We all know about Tom and Jerry, the cat and mouse who won a bundle of Oscars for Bill Hanna and Joe Barbera at MGM. Their first cartoon was “Puss Gets the Boot,” released in 1940, although the cat wasn’t named Tom until the duo’s second cartoon, “The Midnight Snack,” released July 19, 1941.

However, there was another Tom Cat in development at the studio. Here’s a model sheet, dated October 3, 1940.



This was for Production 99, supposedly “Baby Puss,” a 1943 Tom and Jerry cartoon. But that’s decidedly not the T and J Tom, and the female cat on the sheet doesn’t appear in that cartoon. No, the sheet looks like it’s for “The Alley Cat,” a cartoon from the Hugh Harman unit with a release date two weeks before “The Midnight Snack.”
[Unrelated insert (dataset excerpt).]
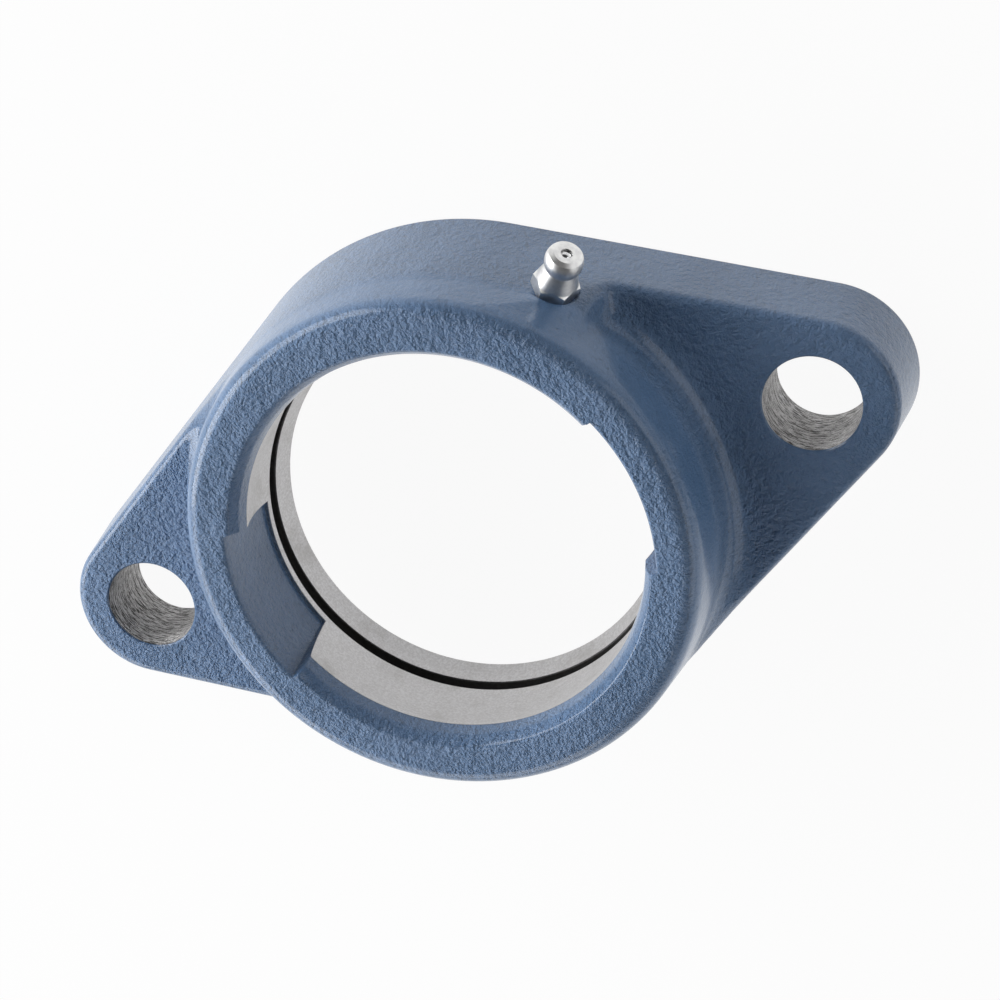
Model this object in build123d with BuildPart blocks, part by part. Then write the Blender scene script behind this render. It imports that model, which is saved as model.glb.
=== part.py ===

I can’t find any of the great poses in the model sheet in that cartoon, but here’s a frame of Tom Alley Cat.



It’s far from the cutsey woodland creature cartoons you think of when you hear Harman’s name. For one thing, it’s full of speed effects and comes to a violently loud ending. There’s perspective animation and interesting layouts that Harman loved. Here are two shots from opposing points of view, not only high and low, but poor side of town vs gleaming, modern art deco apartment tower.



The name “Moreno” on the model sheet, I’m presuming, belongs to Manuel Moreno. He was one of Walter Lantz’s top animators from about 1930 to 1937 and I had no idea he ended up at MGM.



Manuel M. Moreno was born in Mexico on August 30, 1908, the oldest of three children. The family moved to California in 1920. By 1940, Manuel was pulling down $4800 a year at MGM, had a nice home in North Hollywood, two daughters, a son and a housekeeper (not named Two-Shoes). His grandson wrote in the Los Angeles Times on May 16, 1998:
Manuel Moreno worked at Universal with Walter Lantz during the "Oswald the Lucky Rabbit" years. He animated and directed at other studios, earned a solid reputation, and could have easily moved into a position at the studio of his choice. Instead, he fulfilled his dream to return to his native Mexico and launch a studio to make animated films in Spanish. Between 1943 and 1946, Caricolor Films made a few shorts--one in Technicolor with stereo sound, called "Me Voy de Caceria"--featuring his character Pelon. Stanford University now holds most of Moreno's notes, papers, photos and home movies, but the films made in Mexico have never resurfaced, since they were lost while searching for a distributor in Hollywood.
Moreno died in the Los Angeles area on January 8, 1992.

The design of Tom Alley Cat in this cartoon was borrowed by Bill Hanna and Joe Barbera for Butch who, as mentioned, appeared in “Baby Puss” and a number of other Tom and Jerrys. The girl cat was also borrowed by Hanna and Barbera and redesigned a bit for “Springtime For Thomas” (1946). Could it be they borrowed the name “Tom” from the Harman unit as well?

My thanks to Mark Sonntag for passing on word about the model sheet.